In college, Tuesdays were bad because of our class schedule. M/W/F classes were 1 hour long, and T/TH classes were 1.5 hours long. Tres boring. But Tuesdays were worse than Thursdays because at least on Thursdays, it's like "Almost weekend! Yeah! Let's go to the bar tonight!" or, more accurately in my case, "Almost weekend! Yeah! Tonight I'm going to fall asleep at 8:30 watching a rerun of The Office but that's okay because I like it like that!"

Now Tuesdays are the worst because I have class from 4-9:15. Today what I really want to do is go home, drink some coffee, read my book for a really long time, then make a delicious and nutritious dinner, then play Mario Kart. Then go to bed early because I'm tired today. But what I'll do instead is leave work, go to the gym, go straight to class, sit there angry and frustrated as I struggle to work iMovie, then have a probably disgusting dinner because we only get a 20 minute break (Lesley's policy is to give 45 minutes...but the instructor just sucks) and the only place close enough to get there and back in 20 minutes is a falafel joint, and I am SO sick of falafel. Like, I'd rather starve. Then after class I'll go home, arrive around 9:45, shower and fall asleep immediately.

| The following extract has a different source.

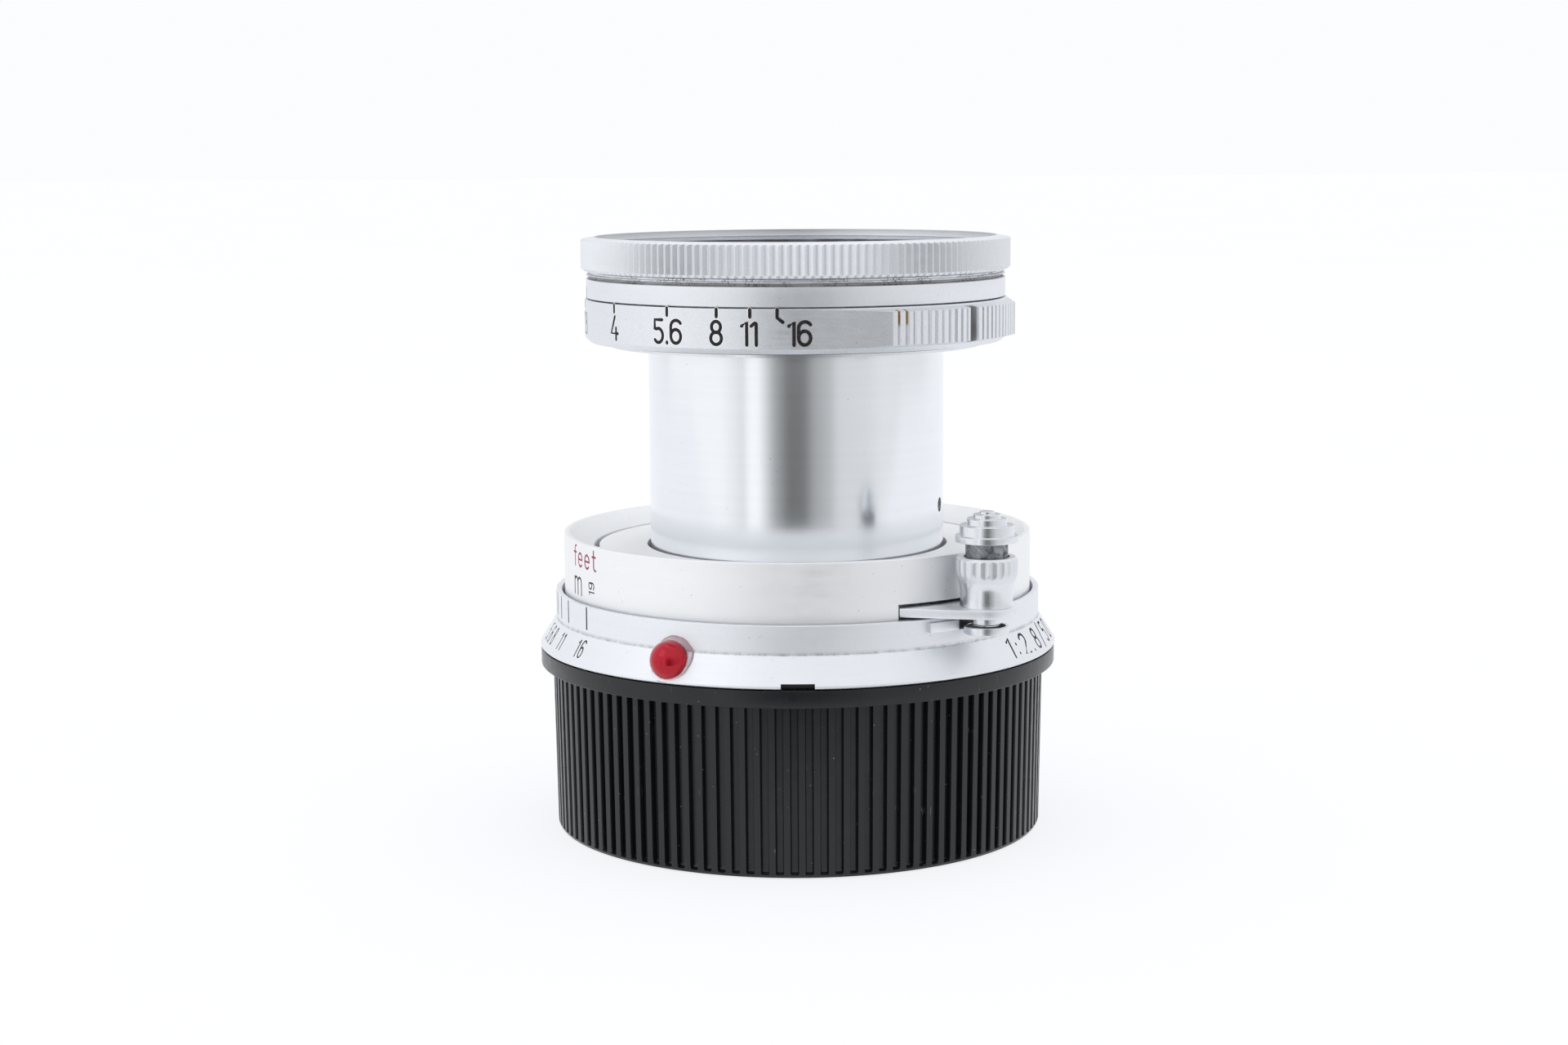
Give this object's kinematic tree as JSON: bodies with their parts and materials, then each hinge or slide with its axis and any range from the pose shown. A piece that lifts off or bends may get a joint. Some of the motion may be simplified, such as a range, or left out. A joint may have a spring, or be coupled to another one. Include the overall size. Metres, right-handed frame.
{
  "type": "collapsible rangefinder camera lens",
  "caption": "Compact 50 mm collapsible camera lens in satin chrome, barrel drawn out, standing on a deep ribbed bayonet cap.",
  "frame": {"origin": "centre of the rear cap's flat base, which stands on the table", "axes": "+Z along the optical axis from the rear cap to the front rim; -Y is the side with the mounting notch at the foot of the depth-of-field ring, the focusing lever stands to the right of it (+X)"},
  "size_m": [0.0512, 0.0511, 0.0582],
  "materials": {
    "satin_chrome": "satin chrome plate, fine blasted grain",
    "focus_ring_chrome": "matte satin chrome plate",
    "bright_chrome": "polished chrome plate",
    "barrel_chrome": "ground and polished chrome plate",
    "brass_parts": "turned brass",
    "black_anodised": "black anodised, matte",
    "spring_steel": "bare steel",
    "blade_steel": "blued, graphite coated",
    "optical_glass": "polished, single blue-violet coating",
    "red_bead": "clear glossy red bead",
    "cap_plastic": "black moulded, satin"
  },
  "bodies": {
    "mount_body": {"depth_scale_ring": "satin_chrome", "bayonet_flange": "bright_chrome", "bayonet_screws": "spring_steel", "fixed_helicoid": "brass_parts", "cam_guide_key": "brass_parts", "infinity_catch": "bright_chrome", "index_bead": "red_bead"},
    "cam_body": {"cam_sleeve": "brass_parts"},
    "focus_body": {"focusing_ring": "focus_ring_chrome", "focus_helicoid": "brass_parts", "cam_retaining_ring": "brass_parts", "floor_ring": "focus_ring_chrome", "barrel_guide_bush": "brass_parts", "focus_lever": "bright_chrome", "focus_knob": "bright_chrome", "lock_spring": "spring_steel"},
    "lock_body": {"lock_button": "bright_chrome", "lock_pin_foot": "bright_chrome"},
    "brake_body": {"barrel_brake_ring": "brass_parts"},
    "barrel_body": {"barrel_tube": "barrel_chrome", "barrel_screw": "spring_steel", "barrel_lug_ring": "brass_parts", "light_baffle": "black_anodised", "head_base_plate": "black_anodised", "base_plate_screws": "spring_steel", "iris_housing": "black_anodised", "click_ball": "spring_steel", "click_spring": "spring_steel", "index_ring": "satin_chrome", "clamp_ring": "satin_chrome", "front_ring": "satin_chrome", "name_ring": "black_anodised", "front_cell": "black_anodised", "front_retaining_ring": "black_anodised", "front_element": "optical_glass", "element_spacer": "black_anodised", "second_element": "optical_glass", "rear_cell": "black_anodised", "rear_doublet_front": "optical_glass", "rear_doublet_back": "optical_glass", "rear_retaining_ring": "black_anodised"},
    "aperture_body": {"aperture_ring": "satin_chrome", "aperture_drive_pin": "brass_parts", "iris_cam_ring": "black_anodised"},
    "cap_body": {"rear_cap": "cap_plastic"},
    "blade_01_body": {"iris_blade_01": "blade_steel"},
    "blade_02_body": {"iris_blade_02": "blade_steel"},
    "blade_03_body": {"iris_blade_03": "blade_steel"},
    "blade_04_body": {"iris_blade_04": "blade_steel"},
    "blade_05_body": {"iris_blade_05": "blade_steel"},
    "blade_06_body": {"iris_blade_06": "blade_steel"},
    "blade_07_body": {"iris_blade_07": "blade_steel"},
    "blade_08_body": {"iris_blade_08": "blade_steel"},
    "blade_09_body": {"iris_blade_09": "blade_steel"},
    "blade_10_body": {"iris_blade_10": "blade_steel"}
  },
  "joints": [
    {"name": "focus_advance", "type": "slide", "parent": "mount_body", "child": "cam_body", "axis": [0, 0, 1], "range_m": [0, 0.00278]},
    {"name": "focus_turn", "type": "hinge", "parent": "cam_body", "child": "focus_body", "pos_m": [0, 0, 0.0236], "axis": [0, 0, 1], "range_deg": [0, 180]},
    {"name": "lock_press", "type": "slide", "parent": "focus_body", "child": "lock_body", "axis": [0, 0, -1], "range_m": [0, 0.00075], "stiffness_N_per_m": 1500, "springref_m": -0.0005, "deforming": ["lock_spring"]},
    {"name": "barrel_lock_turn", "type": "hinge", "parent": "focus_body", "child": "brake_body", "pos_m": [0, 0, 0.0253], "axis": [0, 0, 1], "range_deg": [-20, 0]},
    {"name": "barrel_collapse", "type": "slide", "parent": "brake_body", "child": "barrel_body", "axis": [0, 0, -1], "range_m": [0, 0.0183]},
    {"name": "aperture_turn", "type": "hinge", "parent": "barrel_body", "child": "aperture_body", "pos_m": [0, 0, 0.05], "axis": [0, 0, 1], "range_deg": [-77.1, 0]},
    {"name": "cap_release", "type": "slide", "parent": "mount_body", "child": "cap_body", "axis": [0, 0, -1], "range_m": [0, 0.04]},
    {"name": "blade_01_swing", "type": "hinge", "parent": "barrel_body", "child": "blade_01_body", "pos_m": [0.01295, 0, 0.0487], "axis": [0, 0, 1], "range_deg": [0, 30]},
    {"name": "blade_02_swing", "type": "hinge", "parent": "barrel_body", "child": "blade_02_body", "pos_m": [0.01048, 0.00761, 0.0487], "axis": [0, 0, 1], "range_deg": [0, 30]},
    {"name": "blade_03_swing", "type": "hinge", "parent": "barrel_body", "child": "blade_03_body", "pos_m": [0.004, 0.01232, 0.0487], "axis": [0, 0, 1], "range_deg": [0, 30]},
    {"name": "blade_04_swing", "type": "hinge", "parent": "barrel_body", "child": "blade_04_body", "pos_m": [-0.004, 0.01232, 0.0487], "axis": [0, 0, 1], "range_deg": [0, 30]},
    {"name": "blade_05_swing", "type": "hinge", "parent": "barrel_body", "child": "blade_05_body", "pos_m": [-0.01048, 0.00761, 0.0487], "axis": [0, 0, 1], "range_deg": [0, 30]},
    {"name": "blade_06_swing", "type": "hinge", "parent": "barrel_body", "child": "blade_06_body", "pos_m": [-0.01295, 0, 0.0487], "axis": [0, 0, 1], "range_deg": [0, 30]},
    {"name": "blade_07_swing", "type": "hinge", "parent": "barrel_body", "child": "blade_07_body", "pos_m": [-0.01048, -0.00761, 0.0487], "axis": [0, 0, 1], "range_deg": [0, 30]},
    {"name": "blade_08_swing", "type": "hinge", "parent": "barrel_body", "child": "blade_08_body", "pos_m": [-0.004, -0.01232, 0.0487], "axis": [0, 0, 1], "range_deg": [0, 30]},
    {"name": "blade_09_swing", "type": "hinge", "parent": "barrel_body", "child": "blade_09_body", "pos_m": [0.004, -0.01232, 0.0487], "axis": [0, 0, 1], "range_deg": [0, 30]},
    {"name": "blade_10_swing", "type": "hinge", "parent": "barrel_body", "child": "blade_10_body", "pos_m": [0.01048, -0.00761, 0.0487], "axis": [0, 0, 1], "range_deg": [0, 30]}
  ],
  "couplings": [
    {"joint": "focus_advance", "follows": "focus_turn", "m_per_rad": 0.0008849},
    {"joint": "blade_01_swing", "follows": "aperture_turn", "ratio": -0.389},
    {"joint": "blade_02_swing", "follows": "aperture_turn", "ratio": -0.389},
    {"joint": "blade_03_swing", "follows": "aperture_turn", "ratio": -0.389},
    {"joint": "blade_04_swing", "follows": "aperture_turn", "ratio": -0.389},
    {"joint": "blade_05_swing", "follows": "aperture_turn", "ratio": -0.389},
    {"joint": "blade_06_swing", "follows": "aperture_turn", "ratio": -0.389},
    {"joint": "blade_07_swing", "follows": "aperture_turn", "ratio": -0.389},
    {"joint": "blade_08_swing", "follows": "aperture_turn", "ratio": -0.389},
    {"joint": "blade_09_swing", "follows": "aperture_turn", "ratio": -0.389},
    {"joint": "blade_10_swing", "follows": "aperture_turn", "ratio": -0.389}
  ]
}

Tuesdays are never good to the ole Sam Beam.

The only thing good about Tuesdays is the song...GOOOOOOODBYE, RUBY TUESDAY! WHO COULD HANG A NAME ON YOU??????

If I can croon that all night maybe my spirits will not sink too low. Here are a selection of pictures that came up when I google image searched "Tuesday." They all prove that Tuesdays are the worst, in case you were wondering.



Wednesday, August 4, 2010

Shake it like a Polaroid picture

For my new (almost over) class I am making a stop motion animation video. Familiar? No? I wasn't really either until last night. The videos are made by taking lots of still photos, and then playing them one after another really fast to give the illusion of motion. Here are some insaaaane examples:









Mine won't be like this - A) It only has to be 30 seconds long, B) No way can I do anything that involved. I'll post whatever it is when it's finished!